Keskin köşeli olur, berrak görünür siyah
İns gözünde muhabbet ırmak olup da gelmiş
Kalbi kalbine katmış damlalar derya olmuş
Altı yön zikre durup tevhid olmuş da gelmiş
Hakikat sembolü Kâbe etrafında akış başlar. Kefen giymiş müminlerin dönüşü, varlığın aslına dönüşünü, dünyanın fani olduğunu ve heşeyin , vakti geldiğinde, O'na döneceğini anlatır gibidir. Zaman içice geçer. Geçmiş, gelecek ve an, üç boyut akışa katılır.
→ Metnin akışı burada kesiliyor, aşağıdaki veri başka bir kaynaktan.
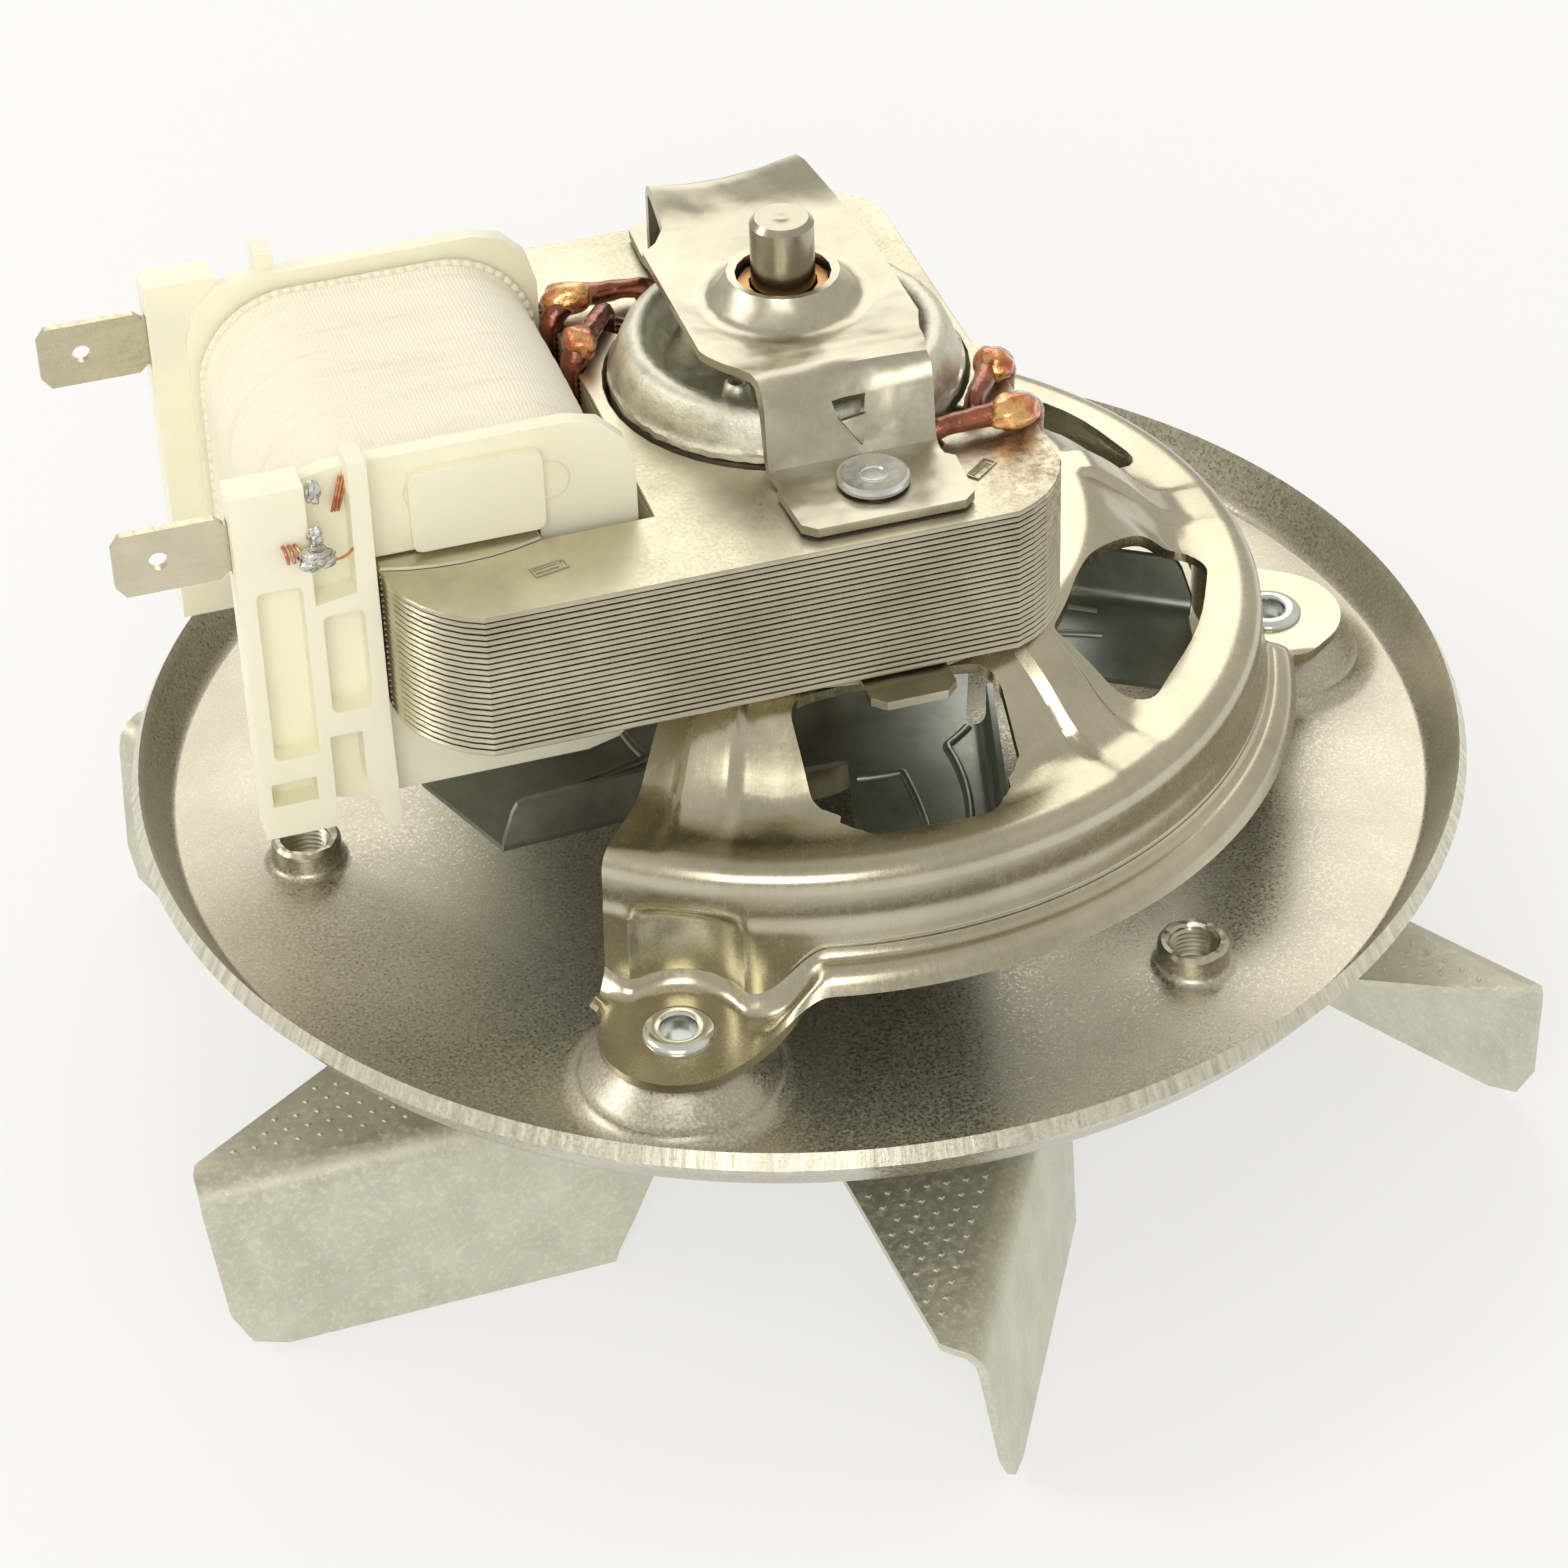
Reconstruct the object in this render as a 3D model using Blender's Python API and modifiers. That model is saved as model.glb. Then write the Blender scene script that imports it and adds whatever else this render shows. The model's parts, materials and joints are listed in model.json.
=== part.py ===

Söz yıldız açmış arşta gözler erişememiş
Hira'ya düşmüş cemre furkan olup da gelmiş
Yokluğu bulduğunda küle döndürür ateş
İbrahim'e değen de gülü alıp da gelmiş
Bütün farkların eridiği, mümin potasında eşitliğin ortaya çıktığı Kâbe ortamında dünya, hayli uzakta kalmıştır. Ahiret el atıldığında tutulacak sanılan mesafeye gelmiş gibidir.
Kabe canan evidir can dahi O'na kurban
Kainat sınırsız dil sırrı alıp da gelmiş
Tavaf yağmur bulutu akar semaya doğru
İnsan biçare varlık aczi alıp da gelmiş
Ununu göğe savuran değirmeni andırır tavaf. Bin bir tevbeye bir o kadar özlem eklenir. Dua... dua... dua... Dua ses bulutu olur, sonsuzluğun yoluna koyulur.
Kabe yönlerin kesiştiği, zamanın odak noktası seçtiği, dünya ile ahiretin sahici sezişlerle belirginleştiği yerdir. Tavaf göğe ağan şelaledir. İnsanın her şeyi yeniden; temiz akıl, selim kalple düşünmeye başlaması, pişmanlıkların ortaya akması, hayatın kalanına yansıyacak güzellikler olarak tebarüz eder. Hacerül Esved bir cennet işareti olarak, kalplerin ürpermesine, aklın hizaya gelmesine etki eder. Hz. Ibrahim makamı, tarihsel akışta tevhid bağının ifadesi olurken, tek başına ümmet olmanın derinliğine çağrı ilhamı sunar.
Dua sesi şelale, yolu göklere doğru
Kanat açmış arz, çöl dağı alıp da gelmiş
Çare yok; dönüş 0'nadır. Peygamberler öyküsü; hakikatin bütün çıplaklığıyla çöl dekorunda ortaya konması tesadüfi değil. İmkansızlık, çaresizlik mekanı sanılan çölün altına hazineler koyan Allah (cc) dünyanın dikkatini, varlığın çarpıcı seyrini, peygamberlerin el ele verdikleri mücadeleleriyle insanın idrakine sunuyor. Hz. İbrahim, Hz İsmail ve Hacer'in imtihanı, aklı sarsan, tevekkülü merkeze koyan, üç teslimiyetin üç farklı boyutuna dikkat çeker. İnsanlık bu üç teslimiyet öyküsü ile bir şehrin doğumuna şahadet eder.
Dünya ile ahiretin, anlamlı bir ilişki ile, dengede tutuluşu...
Mekke'nin ortaya çıkışıyla görünürlük kazandı Kabe ve insanın kurtuluşunun simgesi olarak, bu üç dengenin odaklaşması sonucunda simgeleşti. İsmail'in canı verme, Hz. İbrahim'in evladı kurban etme, Hacer'in kimsesiz bir çölde her türlü yokluğa razı gelmesi...
İnsanın görebileceği zorlukları en üst noktada yaşayıp, teslimiyet imtihanını kazanmanın ifadesi olarak Kâbe, her gelene, talebi oranında etki eder..Ölümün sahiciliğini, dönüşün kaçınılmazlığını; zamanı, mekanı özetleyen tarihiyle mümine anlatır ve daha kavi olarak dönsün diye beldesine yeni bir doğuşla yolcular.
Hayat ve ölüm, dünya ve ahiret için balans ayarı yapılmıştır.